40年前に生産され、2019年に退役した英空軍のトーネード戦闘攻撃機のパーツの一部がリサイクルされ、第6世代戦闘機のエンジンパーツに使用されている事が分かった。
航空機用エンジンの開発生産を主力とするイギリスのロールスロイス社は、イギリス空軍から2019年に全機退役したトーネード戦闘攻撃機のパーツを粉末金属に変え、それを使ってオルフェウス小型エンジン(Orpheus engine)用の新しい部品を3Dプリントで製造している事を明らかにした。オルフェウスは将来戦闘航空機システム(FCAS)に搭載するために設計されたエンジンになる。
※イギリスは日英伊が共同開発する第6世代戦闘機「グローバル戦闘航空プログラム(GCAP)プログラム」に参加しており、ロールスロイス社も参加。同社のリリース内では次世代戦闘機をFCASと呼称しているが、GCAPの事を指していると思われる。FCASは仏独西が共同開発する第6世代戦闘機プロジェクトの名でもある。

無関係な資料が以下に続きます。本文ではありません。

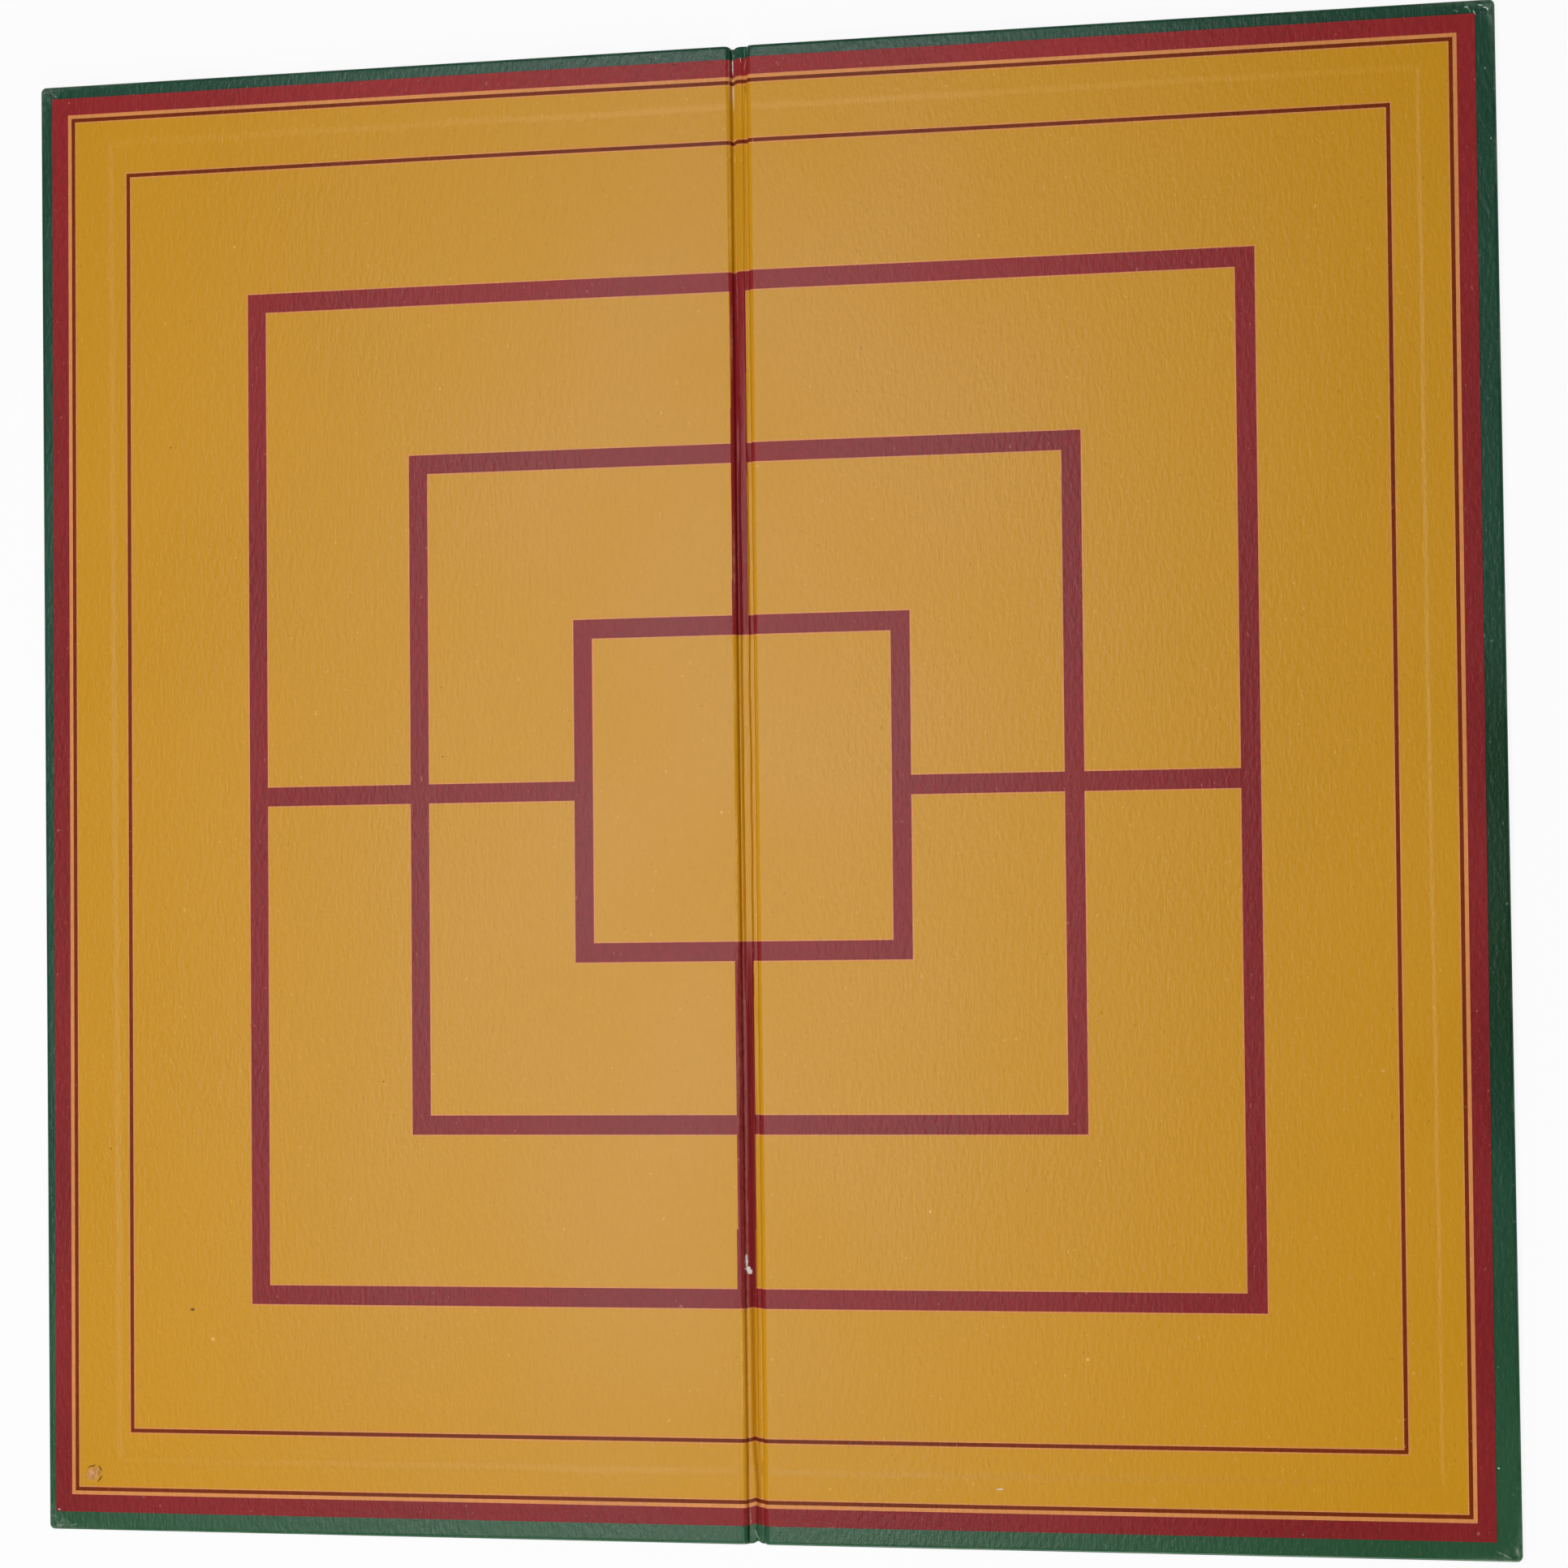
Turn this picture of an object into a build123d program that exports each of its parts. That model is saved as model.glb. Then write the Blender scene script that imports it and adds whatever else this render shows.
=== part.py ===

戦闘機生産には高価で希少性の高い金属が使用されるが、原材料不足では価格は高騰している。英国防省は軍の余剰資産の多くには高品質の鋼鉄、アルミニウム、チタンなどの戦略金属が含まれている事をふまえ、それらの再利用を検討。2019年に全機退役したトーネード攻撃戦闘機のパーツには高品質の鋼鉄、アルミニウム、チタンなどの戦略金属が含まれており、ロールスロイス社のプロジェクトチームは、これらの部品の一部を粉末(いわゆる「原料」)に霧化し、積層造形で新しい部品を製造できるかを検討する「Tornado 2 Tempest 」を開始。低圧空気圧縮機のジェットエンジンコンプレッサーブレードなど、チタンを大量に含む部品を洗浄し、霧化することに成功し、リサイクル部品から3Dプリントされたノーズコーンとコンプレッサーブレードを生産する事に成功した。プロジェクトチームは3Dプリントされたノーズコーンをオルフェウス実験エンジンに取り付け、テスト条件下で実行して、部品の将来の使用に対する適合性と安全性を実証し、良好な結果を得た。この結果について英国のマリア・イーグル国防調達産業大臣は「トーネード2テンペストプロジェクトは、国家安全保障への取り組みにおいて防衛が採用している創造性、独創性、革新性を強調するものです。主要な業界パートナーと協力することで、コスト削減を実現し、グローバルサプライチェーンへの依存を減らし、軍隊が国の安全を守るための最高の装備を備えることが可能になります。この取り組みは、環境と国家安全保障にプラスの影響を与えるだけでなく、プラン・フォー・チェンジの核心である成長の原動力としての国内防衛産業の支援にもなります。」と述べ、この開発により、納税者の税金が節約され、重要で高価な金属の世界的なサプライチェーンへの依存が軽減されると称えた。
トーネード戦闘攻撃機

トーネードはイギリス、西ドイツ、イタリアの3か国の共同開発として1970年代に開発、1979年から運用が始まった。可変翼タイプの戦闘攻撃機で、述べ、992機が生産。試作機は3か国で生産された。トーネードはマルチロール機として航空阻止、要撃、近接航空支援、偵察などいくつかのタイプが開発されたが、その後継として英独伊西の4か国で共同開発された多用途戦闘機ユーロファイタータイフーンが登場した事で徐々にその役目を終え、イギリス空軍では2019年に全機退役。ドイツとイタリアも2025年までに同機を全機退役させる事を決定している。イギリスは393機のトーネードを保有していたが、リサイクル可能な機体が何機残っているのかは不明だ。FCASの共同開発参加国のイタリアは100機のトーネードを保有、現在も50機程が現役とされる。